As shown in the table, the model biased towards a disassortative structure performs the best, achieving the lowest log-likelihood, the lowest L1 loss, and the highest AUC. However, the differences compared to the unbiased model are minimal, indicating that the parameters inferred in the unbiased model were close to optimal. Conversely, the model biased towards an assortative structure performs the worst.

Summary

In this tutorial, we explored how to infer community structures in network data without prior knowledge of whether the network is assortative or disassortative. Initially, we ran the algorithm with random initialization and no bias, which resulted in unclear latent variables.

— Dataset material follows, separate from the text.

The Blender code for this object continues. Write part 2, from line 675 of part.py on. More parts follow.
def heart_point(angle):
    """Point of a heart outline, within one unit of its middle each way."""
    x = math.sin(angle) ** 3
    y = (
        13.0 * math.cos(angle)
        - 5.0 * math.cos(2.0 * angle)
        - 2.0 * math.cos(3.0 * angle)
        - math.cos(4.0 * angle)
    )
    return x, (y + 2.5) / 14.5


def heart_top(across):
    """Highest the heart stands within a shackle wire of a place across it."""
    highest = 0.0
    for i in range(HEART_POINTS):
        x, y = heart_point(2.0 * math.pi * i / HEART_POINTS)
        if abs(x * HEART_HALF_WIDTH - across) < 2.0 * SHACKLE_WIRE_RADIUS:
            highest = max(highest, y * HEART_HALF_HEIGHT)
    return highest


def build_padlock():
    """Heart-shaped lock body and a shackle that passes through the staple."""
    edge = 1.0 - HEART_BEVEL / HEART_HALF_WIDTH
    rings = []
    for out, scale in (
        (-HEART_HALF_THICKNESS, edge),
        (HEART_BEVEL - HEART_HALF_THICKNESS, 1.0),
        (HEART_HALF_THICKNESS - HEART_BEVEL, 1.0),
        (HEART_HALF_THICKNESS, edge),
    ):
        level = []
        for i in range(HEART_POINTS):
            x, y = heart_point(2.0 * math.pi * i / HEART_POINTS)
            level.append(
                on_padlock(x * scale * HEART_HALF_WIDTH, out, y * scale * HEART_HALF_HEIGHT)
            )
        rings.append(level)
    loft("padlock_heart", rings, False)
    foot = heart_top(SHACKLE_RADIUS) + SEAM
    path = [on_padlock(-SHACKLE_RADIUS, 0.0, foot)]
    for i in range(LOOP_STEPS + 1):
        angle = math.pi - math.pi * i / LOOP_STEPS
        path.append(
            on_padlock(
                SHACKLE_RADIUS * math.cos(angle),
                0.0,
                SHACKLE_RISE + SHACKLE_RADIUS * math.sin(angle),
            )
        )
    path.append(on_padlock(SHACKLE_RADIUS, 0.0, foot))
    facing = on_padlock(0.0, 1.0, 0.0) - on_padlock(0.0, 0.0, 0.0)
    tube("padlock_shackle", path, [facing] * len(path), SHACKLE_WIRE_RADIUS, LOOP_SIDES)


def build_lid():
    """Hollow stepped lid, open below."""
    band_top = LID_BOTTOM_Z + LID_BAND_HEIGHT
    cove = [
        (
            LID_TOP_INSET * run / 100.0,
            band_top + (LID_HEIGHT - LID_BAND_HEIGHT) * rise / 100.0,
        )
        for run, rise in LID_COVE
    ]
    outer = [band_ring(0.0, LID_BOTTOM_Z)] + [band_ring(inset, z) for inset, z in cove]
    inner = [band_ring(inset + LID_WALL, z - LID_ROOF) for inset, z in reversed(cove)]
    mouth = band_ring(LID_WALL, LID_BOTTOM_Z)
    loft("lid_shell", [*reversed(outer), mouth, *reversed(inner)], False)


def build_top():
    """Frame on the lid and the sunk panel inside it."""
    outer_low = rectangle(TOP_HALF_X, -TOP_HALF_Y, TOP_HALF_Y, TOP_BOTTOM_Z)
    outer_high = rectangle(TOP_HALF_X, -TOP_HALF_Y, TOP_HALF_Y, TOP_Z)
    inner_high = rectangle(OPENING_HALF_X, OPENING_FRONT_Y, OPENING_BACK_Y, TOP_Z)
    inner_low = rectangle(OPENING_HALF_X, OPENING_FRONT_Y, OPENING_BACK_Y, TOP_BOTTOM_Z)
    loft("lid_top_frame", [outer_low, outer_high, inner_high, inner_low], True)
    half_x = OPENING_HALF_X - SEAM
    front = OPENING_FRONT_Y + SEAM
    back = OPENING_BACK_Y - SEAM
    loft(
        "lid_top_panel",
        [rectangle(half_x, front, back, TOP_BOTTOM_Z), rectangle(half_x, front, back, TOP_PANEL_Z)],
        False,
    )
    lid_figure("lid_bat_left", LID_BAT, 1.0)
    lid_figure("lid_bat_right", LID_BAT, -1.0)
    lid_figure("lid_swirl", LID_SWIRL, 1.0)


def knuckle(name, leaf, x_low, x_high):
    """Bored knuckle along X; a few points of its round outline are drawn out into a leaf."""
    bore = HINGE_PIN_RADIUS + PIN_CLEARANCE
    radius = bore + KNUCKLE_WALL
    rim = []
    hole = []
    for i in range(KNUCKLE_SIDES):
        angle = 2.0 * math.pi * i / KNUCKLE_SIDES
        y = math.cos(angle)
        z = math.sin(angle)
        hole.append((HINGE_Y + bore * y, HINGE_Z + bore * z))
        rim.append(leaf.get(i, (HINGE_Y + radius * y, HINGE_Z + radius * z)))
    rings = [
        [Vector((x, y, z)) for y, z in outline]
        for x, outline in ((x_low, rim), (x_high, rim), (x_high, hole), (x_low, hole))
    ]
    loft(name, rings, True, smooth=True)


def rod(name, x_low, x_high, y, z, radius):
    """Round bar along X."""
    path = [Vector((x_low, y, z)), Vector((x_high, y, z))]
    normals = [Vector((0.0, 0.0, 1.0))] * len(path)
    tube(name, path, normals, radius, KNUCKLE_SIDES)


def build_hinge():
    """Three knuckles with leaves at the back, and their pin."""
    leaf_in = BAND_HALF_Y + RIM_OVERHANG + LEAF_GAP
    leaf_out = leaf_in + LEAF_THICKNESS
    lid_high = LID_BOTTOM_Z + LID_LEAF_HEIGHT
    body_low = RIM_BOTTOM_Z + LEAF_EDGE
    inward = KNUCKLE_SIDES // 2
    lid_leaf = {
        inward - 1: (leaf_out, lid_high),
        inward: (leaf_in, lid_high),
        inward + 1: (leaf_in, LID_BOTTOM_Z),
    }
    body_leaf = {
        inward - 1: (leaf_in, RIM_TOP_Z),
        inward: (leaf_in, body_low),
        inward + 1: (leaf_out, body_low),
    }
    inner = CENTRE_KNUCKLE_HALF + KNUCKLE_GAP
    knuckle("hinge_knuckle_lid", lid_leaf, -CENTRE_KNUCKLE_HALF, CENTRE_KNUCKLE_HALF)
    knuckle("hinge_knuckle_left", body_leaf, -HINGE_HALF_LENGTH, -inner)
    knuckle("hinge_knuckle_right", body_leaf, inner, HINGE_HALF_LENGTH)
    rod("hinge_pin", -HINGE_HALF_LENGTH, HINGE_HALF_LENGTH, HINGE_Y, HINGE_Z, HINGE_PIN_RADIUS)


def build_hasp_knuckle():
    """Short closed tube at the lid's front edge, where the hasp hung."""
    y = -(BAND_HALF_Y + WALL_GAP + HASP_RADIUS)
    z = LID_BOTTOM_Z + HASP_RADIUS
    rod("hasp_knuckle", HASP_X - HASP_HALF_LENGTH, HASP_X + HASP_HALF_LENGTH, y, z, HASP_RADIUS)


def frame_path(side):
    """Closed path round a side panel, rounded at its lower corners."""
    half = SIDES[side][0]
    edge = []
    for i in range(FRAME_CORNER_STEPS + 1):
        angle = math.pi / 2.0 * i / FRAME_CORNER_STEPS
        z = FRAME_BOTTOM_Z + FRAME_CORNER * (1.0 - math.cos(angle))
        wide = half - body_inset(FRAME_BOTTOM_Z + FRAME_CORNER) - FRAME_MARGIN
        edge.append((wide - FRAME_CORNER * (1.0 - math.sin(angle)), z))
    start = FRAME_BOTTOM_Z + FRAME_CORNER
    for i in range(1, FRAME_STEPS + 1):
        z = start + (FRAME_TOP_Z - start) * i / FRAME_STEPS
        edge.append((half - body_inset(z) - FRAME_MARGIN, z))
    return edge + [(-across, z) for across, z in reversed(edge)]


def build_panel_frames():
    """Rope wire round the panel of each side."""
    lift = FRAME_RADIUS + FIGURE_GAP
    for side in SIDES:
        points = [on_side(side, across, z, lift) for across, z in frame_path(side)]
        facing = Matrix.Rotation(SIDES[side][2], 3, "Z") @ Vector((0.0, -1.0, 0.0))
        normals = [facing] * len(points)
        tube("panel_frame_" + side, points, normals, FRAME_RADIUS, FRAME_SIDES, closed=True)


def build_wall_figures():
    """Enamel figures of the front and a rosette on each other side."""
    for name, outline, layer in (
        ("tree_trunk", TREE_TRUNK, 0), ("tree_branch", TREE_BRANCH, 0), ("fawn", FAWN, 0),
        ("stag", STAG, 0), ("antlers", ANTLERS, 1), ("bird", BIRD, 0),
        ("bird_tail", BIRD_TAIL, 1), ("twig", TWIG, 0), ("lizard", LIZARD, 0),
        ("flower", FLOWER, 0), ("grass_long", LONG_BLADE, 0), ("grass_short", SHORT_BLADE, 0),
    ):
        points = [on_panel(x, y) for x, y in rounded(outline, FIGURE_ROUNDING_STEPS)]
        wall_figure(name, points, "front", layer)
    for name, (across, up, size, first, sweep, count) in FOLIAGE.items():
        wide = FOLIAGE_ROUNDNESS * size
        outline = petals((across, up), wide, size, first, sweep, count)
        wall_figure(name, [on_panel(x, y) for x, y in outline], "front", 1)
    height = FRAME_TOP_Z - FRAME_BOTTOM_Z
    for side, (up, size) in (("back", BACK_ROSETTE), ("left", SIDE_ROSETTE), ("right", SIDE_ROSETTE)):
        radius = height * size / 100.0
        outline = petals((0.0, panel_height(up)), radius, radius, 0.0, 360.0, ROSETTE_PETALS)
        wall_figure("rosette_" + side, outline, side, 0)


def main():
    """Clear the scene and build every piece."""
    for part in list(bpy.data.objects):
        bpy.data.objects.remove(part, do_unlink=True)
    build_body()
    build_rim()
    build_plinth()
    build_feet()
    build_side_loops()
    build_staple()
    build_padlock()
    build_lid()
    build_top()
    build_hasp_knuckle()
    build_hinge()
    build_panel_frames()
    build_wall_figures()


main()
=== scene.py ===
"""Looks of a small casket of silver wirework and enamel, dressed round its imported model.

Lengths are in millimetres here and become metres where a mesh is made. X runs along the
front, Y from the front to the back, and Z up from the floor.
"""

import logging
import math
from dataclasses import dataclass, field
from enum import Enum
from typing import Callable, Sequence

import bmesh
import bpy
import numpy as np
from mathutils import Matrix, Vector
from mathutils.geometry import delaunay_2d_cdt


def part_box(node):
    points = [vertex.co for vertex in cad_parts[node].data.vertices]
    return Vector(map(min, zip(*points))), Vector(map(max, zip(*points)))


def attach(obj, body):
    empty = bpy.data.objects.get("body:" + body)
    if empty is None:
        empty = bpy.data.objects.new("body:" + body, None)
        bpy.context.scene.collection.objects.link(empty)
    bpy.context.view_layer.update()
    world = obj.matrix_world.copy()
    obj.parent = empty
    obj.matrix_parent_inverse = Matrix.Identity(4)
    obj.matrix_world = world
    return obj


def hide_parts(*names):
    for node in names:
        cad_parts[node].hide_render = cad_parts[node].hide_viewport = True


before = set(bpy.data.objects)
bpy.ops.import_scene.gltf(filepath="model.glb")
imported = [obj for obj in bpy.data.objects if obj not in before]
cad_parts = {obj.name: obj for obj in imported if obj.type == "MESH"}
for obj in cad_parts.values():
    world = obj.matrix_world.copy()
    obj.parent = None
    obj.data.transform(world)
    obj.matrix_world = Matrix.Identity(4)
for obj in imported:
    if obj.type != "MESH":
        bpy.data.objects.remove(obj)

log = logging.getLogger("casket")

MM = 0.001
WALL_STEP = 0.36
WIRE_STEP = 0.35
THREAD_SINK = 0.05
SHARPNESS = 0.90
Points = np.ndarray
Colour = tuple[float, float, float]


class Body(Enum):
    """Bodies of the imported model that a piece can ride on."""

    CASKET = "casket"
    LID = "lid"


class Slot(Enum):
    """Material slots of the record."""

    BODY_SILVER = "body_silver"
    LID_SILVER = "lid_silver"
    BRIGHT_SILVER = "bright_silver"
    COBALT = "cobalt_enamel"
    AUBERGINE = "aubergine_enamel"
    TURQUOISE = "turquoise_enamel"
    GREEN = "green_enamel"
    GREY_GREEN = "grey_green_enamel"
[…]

By adjusting the parameters and providing a better initialization, we guided the algorithm out of a local minimum, successfully revealing a stronger community structure. We also quantified the quality of the inferred structures by comparing the models’ log-likelihood and their perfomance in reconstruction. For the latter option, we calculated the L1 loss and the AUC between the adjacency matrix and the inferred ones.